WACO, Texas – A former Baylor basketball player accused of killing a teammate has regained his mental competence and is ready to stand trial, a psychologist says in a report that suggests the defendant may be faking some symptoms of psychosis.
The report by Thomas Gray, a psychologist at North Texas State Hospital, said Carlton Dotson (search) must continue to receive psychiatric care, take prescribed medication, and not use alcohol and illegal drugs if he is to remain competent, the Waco Tribune-Herald reported in its Friday editions.
Dotson continues to say he hears voices and reports other psychotic symptoms, but "his accounting of these symptoms has been markedly inconsistent from interview to interview," Gray said, "and results of psychological testing contribute to the conclusion that his report of symptoms is suspect."
Dotson, 22, was taken to the Vernon hospital after psychiatrists agreed he was incompetent to stand trial in the death of Patrick Dennehy (search). Dennehy was missing for about six weeks before his body was found in a field near Baylor University's Waco campus in July 2003.
Gray's report to District Judge George Allen, dated Wednesday, said Dotson is ready to be returned from the hospital to the McLennan County Jail. The report said Dotson has been prescribed anti-psychotic drugs for an unspecified psychotic disorder.
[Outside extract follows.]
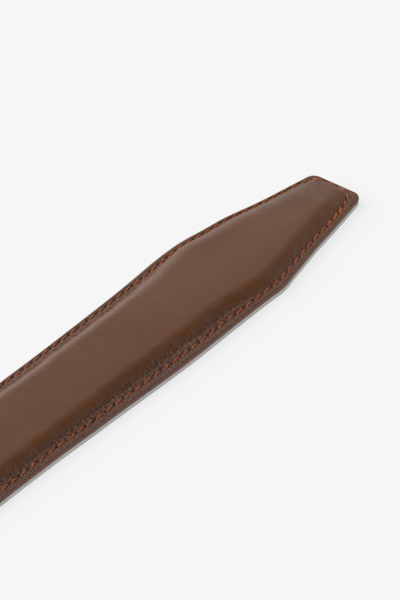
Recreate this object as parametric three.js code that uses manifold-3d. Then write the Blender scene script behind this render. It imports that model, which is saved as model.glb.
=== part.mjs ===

Allen ruled Dotson incompetent in October and sent him to the hospital for up to four months. It was unclear late Thursday when the judge will take up the issue again.
A few days before Dennehy was found dead, Dotson was arrested in his home state of Maryland after calling police from a store, saying he was hearing voices and needed counseling. Officers took him to a hospital, where he contacted the FBI (search).
Defense attorney Russ Hunt told the Tribune-Herald that if Dotson is competent he is eager to visit him.
Hunt said he and defense attorney Abel Reyna "have never talked to him about the facts of the offense because it was our opinion that he needed to be evaluated and we didn't want to do anything to compromise the psychiatric evaluation."